Forwarding rule views

A view defines an expression that enables DNS queries to be routed to different DNS resolvers based on the evaluation result. This evaluation enables advanced server block routing functions such as split DNS.

The view expression follows Common Expression Language, but does not support all CEL build-in functions and macros.
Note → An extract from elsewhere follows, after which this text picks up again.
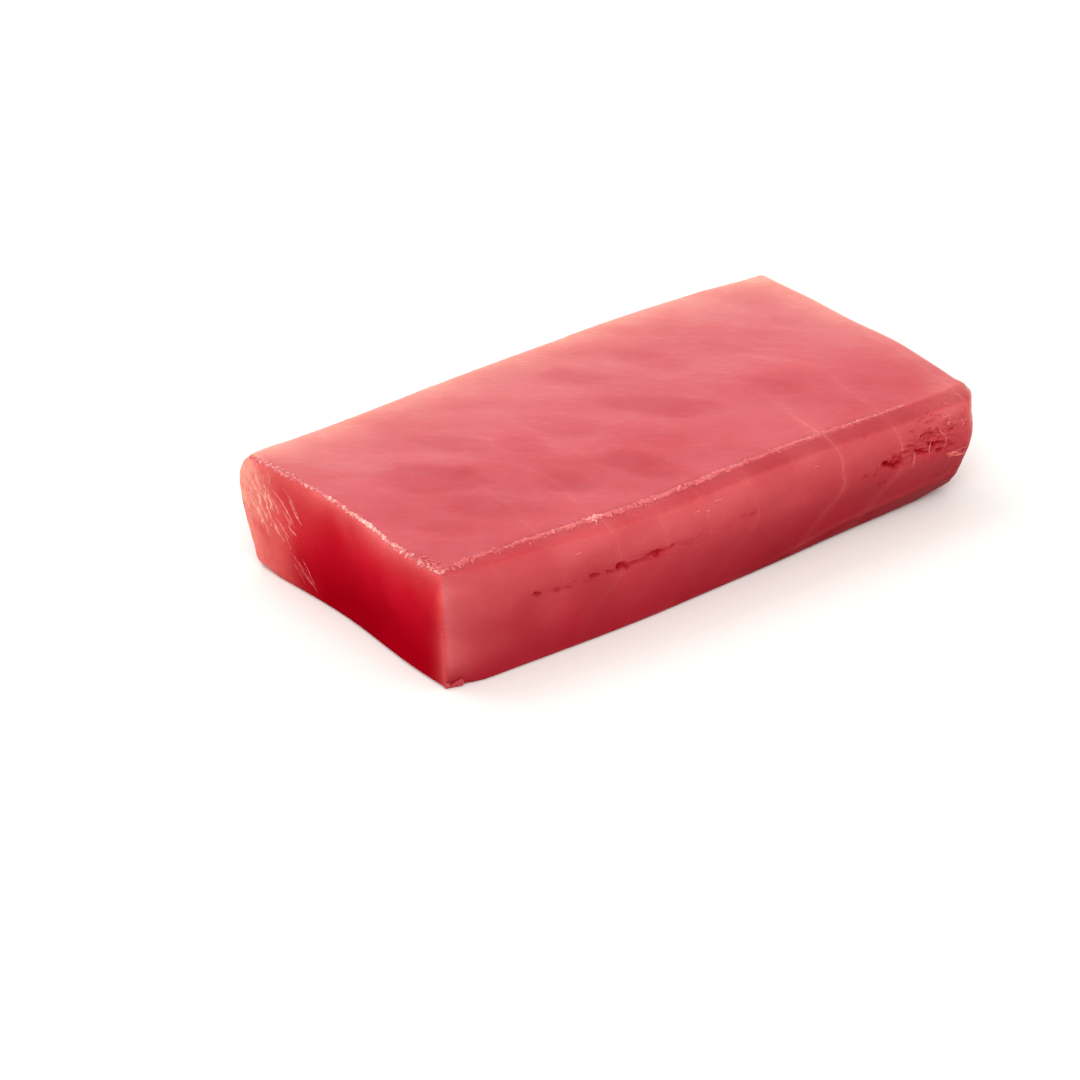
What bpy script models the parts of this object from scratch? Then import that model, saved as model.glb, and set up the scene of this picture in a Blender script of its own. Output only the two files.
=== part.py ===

Currently, the expression supports only the following custom functions, variables, and operators.

  • Functions

    • ipInRange(ip, cidr): Return a boolean value indicating whether the ip address is in the cidr range.
  • Variables

    • source: Client information for the DNS query.
      • ip: The client's IP address.
  • Operators

    • ||: Logical OR
    • &&: Logical AND
    • !: Logical NOT
    • ==: Logical Equals
    • !=: Logical NotEquals
    • ?:: Conditional

View expression examples

  • ipInRange(source.ip, '10.240.0.0/24')
  • !ipInRange(source.ip, '10.240.0.0/24')
  • ipInRange(source.ip, '10.240.0.0/24') || ipInRange(source.ip, '10.240.1.0/24')
  • source.ip == '10.240.0.5'
  • source.ip != '10.240.0.5'

Custom resolver limits

The following limits exist for the custom resolvers feature.

  • Each VPC can have a maximum of one custom resolver.
  • Each custom resolver can have a maximum of 3 locations, either within the same subnet or in different subnets.
  • You cannot delete the subnet that is used for the custom resolver.
  • You must manually add rules to your security groups to allow traffic from your virtual server instance to the resolver location's virtual server instance.